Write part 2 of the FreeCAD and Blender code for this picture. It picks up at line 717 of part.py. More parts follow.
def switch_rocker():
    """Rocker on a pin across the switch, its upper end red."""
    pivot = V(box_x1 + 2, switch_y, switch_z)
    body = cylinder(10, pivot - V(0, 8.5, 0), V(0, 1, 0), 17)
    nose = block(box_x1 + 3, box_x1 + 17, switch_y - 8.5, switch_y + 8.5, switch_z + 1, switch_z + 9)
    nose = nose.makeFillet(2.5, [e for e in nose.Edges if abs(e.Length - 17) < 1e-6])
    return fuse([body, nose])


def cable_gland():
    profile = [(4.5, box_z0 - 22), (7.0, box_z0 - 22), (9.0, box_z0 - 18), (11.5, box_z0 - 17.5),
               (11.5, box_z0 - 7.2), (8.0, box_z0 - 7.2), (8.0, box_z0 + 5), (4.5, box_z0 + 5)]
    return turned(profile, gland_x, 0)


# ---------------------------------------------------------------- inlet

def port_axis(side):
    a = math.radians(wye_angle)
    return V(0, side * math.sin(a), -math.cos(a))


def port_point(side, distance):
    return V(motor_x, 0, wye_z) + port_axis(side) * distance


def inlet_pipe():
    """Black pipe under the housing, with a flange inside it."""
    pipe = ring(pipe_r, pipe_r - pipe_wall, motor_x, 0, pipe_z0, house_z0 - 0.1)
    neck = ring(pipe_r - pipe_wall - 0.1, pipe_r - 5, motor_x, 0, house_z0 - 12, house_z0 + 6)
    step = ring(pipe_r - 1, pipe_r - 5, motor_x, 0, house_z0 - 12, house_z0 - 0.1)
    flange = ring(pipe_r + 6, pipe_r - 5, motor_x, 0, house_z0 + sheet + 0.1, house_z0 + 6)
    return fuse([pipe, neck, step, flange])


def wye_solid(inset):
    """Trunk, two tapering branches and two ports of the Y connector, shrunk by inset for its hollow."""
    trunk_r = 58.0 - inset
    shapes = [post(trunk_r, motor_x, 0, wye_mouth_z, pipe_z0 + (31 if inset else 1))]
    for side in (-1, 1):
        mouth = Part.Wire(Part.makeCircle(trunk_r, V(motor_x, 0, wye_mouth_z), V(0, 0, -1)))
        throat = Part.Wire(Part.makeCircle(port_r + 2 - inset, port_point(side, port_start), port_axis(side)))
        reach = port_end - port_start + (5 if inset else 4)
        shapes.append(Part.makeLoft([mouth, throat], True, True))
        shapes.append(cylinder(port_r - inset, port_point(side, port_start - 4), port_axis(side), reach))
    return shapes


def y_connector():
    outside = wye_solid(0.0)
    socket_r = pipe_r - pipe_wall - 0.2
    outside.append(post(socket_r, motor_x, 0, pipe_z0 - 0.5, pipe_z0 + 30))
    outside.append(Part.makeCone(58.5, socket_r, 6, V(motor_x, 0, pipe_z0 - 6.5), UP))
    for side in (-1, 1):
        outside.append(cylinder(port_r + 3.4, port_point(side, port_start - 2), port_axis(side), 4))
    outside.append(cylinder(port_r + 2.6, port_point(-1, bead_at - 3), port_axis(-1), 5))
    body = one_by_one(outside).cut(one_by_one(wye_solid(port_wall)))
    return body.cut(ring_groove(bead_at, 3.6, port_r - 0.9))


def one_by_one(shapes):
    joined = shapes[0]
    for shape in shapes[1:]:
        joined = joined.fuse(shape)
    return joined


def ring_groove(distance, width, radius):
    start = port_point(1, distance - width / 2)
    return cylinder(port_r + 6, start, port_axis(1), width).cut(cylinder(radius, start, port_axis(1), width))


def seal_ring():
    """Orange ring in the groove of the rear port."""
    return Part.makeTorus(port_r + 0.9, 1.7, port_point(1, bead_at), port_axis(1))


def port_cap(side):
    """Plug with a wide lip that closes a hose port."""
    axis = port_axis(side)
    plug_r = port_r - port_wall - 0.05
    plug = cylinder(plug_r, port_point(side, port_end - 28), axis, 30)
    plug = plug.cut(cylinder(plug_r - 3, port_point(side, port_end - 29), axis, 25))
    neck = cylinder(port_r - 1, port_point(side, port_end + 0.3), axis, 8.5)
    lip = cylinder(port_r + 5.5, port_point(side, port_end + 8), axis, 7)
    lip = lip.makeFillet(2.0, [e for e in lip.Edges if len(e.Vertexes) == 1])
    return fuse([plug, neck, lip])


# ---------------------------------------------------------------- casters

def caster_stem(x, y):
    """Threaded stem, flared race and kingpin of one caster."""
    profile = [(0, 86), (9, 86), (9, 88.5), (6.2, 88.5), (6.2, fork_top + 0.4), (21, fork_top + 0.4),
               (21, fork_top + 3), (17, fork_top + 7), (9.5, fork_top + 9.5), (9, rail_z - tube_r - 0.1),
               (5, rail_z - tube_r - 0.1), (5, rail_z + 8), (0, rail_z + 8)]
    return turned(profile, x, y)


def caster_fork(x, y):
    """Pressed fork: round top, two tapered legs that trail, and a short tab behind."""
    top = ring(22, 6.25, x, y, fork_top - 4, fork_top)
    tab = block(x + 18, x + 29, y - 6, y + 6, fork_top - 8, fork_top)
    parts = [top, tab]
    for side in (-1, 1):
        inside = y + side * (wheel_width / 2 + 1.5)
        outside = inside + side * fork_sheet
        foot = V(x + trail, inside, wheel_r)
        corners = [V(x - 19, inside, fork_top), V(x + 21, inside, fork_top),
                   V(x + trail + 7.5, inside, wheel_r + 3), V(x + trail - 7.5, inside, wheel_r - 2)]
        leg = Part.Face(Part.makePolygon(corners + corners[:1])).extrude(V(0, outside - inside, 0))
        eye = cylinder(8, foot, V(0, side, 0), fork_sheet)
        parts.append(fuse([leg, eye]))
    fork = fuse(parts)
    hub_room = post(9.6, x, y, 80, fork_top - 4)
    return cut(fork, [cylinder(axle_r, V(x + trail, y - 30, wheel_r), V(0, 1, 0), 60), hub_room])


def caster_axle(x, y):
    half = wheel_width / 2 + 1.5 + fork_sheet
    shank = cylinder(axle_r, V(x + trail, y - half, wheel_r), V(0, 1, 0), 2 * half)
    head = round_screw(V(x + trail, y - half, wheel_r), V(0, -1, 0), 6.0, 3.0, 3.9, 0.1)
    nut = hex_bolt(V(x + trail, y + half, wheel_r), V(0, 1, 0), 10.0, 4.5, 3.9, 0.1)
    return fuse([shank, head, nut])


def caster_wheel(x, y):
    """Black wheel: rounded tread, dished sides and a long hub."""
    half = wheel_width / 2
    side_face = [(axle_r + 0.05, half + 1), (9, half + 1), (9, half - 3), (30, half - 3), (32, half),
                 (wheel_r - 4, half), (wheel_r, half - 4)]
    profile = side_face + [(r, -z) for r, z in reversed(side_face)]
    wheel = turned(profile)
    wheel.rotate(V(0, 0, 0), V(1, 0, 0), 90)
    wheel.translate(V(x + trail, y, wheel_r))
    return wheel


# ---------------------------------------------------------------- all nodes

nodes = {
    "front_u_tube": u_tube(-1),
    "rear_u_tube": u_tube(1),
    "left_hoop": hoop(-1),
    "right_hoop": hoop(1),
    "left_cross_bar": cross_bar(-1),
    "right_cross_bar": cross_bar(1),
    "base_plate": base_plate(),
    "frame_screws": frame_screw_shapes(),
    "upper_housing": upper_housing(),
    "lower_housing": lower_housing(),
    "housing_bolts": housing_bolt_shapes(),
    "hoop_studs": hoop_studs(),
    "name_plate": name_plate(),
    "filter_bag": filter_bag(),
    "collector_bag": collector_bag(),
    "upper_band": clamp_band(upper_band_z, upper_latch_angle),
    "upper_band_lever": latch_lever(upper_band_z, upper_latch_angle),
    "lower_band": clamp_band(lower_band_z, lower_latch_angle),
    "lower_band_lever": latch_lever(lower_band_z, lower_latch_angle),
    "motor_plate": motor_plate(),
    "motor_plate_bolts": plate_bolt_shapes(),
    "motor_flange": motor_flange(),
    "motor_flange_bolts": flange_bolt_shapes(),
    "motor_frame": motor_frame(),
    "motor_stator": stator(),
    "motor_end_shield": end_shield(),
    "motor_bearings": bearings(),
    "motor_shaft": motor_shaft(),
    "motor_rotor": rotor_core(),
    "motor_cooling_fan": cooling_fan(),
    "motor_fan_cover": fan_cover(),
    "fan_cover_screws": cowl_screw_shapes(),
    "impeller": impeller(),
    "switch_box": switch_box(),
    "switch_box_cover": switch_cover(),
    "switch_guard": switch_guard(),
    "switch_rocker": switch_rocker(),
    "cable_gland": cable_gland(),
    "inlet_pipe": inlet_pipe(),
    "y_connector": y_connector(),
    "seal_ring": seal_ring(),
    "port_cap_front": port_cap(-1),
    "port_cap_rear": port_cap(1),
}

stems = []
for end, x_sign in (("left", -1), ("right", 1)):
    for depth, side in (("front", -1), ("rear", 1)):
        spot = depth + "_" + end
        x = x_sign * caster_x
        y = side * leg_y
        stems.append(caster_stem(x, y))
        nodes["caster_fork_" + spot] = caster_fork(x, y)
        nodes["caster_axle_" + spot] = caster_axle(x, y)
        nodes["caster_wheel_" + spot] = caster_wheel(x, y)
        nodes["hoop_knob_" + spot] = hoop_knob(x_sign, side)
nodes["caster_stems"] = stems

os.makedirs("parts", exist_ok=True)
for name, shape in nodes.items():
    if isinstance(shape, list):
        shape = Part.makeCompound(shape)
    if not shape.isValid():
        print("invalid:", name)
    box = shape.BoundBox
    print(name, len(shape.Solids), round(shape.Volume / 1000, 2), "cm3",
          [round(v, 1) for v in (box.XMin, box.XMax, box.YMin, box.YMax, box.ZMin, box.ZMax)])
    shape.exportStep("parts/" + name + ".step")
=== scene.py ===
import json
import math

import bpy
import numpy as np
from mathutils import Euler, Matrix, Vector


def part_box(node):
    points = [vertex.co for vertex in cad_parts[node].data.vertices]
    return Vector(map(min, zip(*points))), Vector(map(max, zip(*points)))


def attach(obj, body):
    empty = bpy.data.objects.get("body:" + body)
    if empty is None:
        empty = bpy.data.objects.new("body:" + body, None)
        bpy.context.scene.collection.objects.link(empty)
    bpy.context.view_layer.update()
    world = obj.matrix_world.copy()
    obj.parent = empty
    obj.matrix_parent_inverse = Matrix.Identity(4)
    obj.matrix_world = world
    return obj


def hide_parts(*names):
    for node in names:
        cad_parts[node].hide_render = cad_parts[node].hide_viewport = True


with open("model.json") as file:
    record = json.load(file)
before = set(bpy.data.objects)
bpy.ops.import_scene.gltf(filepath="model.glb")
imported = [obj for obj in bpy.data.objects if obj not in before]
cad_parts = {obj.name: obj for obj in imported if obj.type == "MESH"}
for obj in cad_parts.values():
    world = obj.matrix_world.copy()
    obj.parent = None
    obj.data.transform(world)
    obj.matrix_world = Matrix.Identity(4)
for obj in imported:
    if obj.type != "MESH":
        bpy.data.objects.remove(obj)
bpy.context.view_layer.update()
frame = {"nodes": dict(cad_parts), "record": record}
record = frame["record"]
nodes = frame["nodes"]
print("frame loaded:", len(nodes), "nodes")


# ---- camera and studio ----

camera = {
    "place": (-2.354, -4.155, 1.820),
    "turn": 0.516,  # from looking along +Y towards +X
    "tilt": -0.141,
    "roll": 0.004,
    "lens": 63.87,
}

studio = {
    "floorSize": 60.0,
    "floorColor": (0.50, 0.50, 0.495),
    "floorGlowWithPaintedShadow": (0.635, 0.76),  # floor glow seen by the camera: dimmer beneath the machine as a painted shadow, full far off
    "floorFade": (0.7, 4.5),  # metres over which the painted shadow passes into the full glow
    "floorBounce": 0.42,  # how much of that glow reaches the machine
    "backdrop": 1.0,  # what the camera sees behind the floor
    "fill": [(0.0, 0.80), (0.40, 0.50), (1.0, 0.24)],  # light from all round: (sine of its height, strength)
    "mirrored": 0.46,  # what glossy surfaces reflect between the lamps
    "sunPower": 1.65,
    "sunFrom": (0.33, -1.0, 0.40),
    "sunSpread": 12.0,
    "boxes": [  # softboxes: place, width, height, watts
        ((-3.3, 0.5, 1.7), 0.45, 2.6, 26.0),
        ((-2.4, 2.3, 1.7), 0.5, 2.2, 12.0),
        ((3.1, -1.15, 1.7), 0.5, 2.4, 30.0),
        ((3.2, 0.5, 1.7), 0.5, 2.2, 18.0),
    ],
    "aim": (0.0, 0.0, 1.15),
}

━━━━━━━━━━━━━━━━

The required output is the exact run of lines from the beginning of the listing above to the line that contains "return V(motor_x, 0, wye_z)", inclusive of both.

Write part 2 of the FreeCAD and Blender code for this picture. It picks up at line 717 of part.py. More parts follow.
def switch_rocker():
    """Rocker on a pin across the switch, its upper end red."""
    pivot = V(box_x1 + 2, switch_y, switch_z)
    body = cylinder(10, pivot - V(0, 8.5, 0), V(0, 1, 0), 17)
    nose = block(box_x1 + 3, box_x1 + 17, switch_y - 8.5, switch_y + 8.5, switch_z + 1, switch_z + 9)
    nose = nose.makeFillet(2.5, [e for e in nose.Edges if abs(e.Length - 17) < 1e-6])
    return fuse([body, nose])


def cable_gland():
    profile = [(4.5, box_z0 - 22), (7.0, box_z0 - 22), (9.0, box_z0 - 18), (11.5, box_z0 - 17.5),
               (11.5, box_z0 - 7.2), (8.0, box_z0 - 7.2), (8.0, box_z0 + 5), (4.5, box_z0 + 5)]
    return turned(profile, gland_x, 0)


# ---------------------------------------------------------------- inlet

def port_axis(side):
    a = math.radians(wye_angle)
    return V(0, side * math.sin(a), -math.cos(a))


def port_point(side, distance):
    return V(motor_x, 0, wye_z) + port_axis(side) * distance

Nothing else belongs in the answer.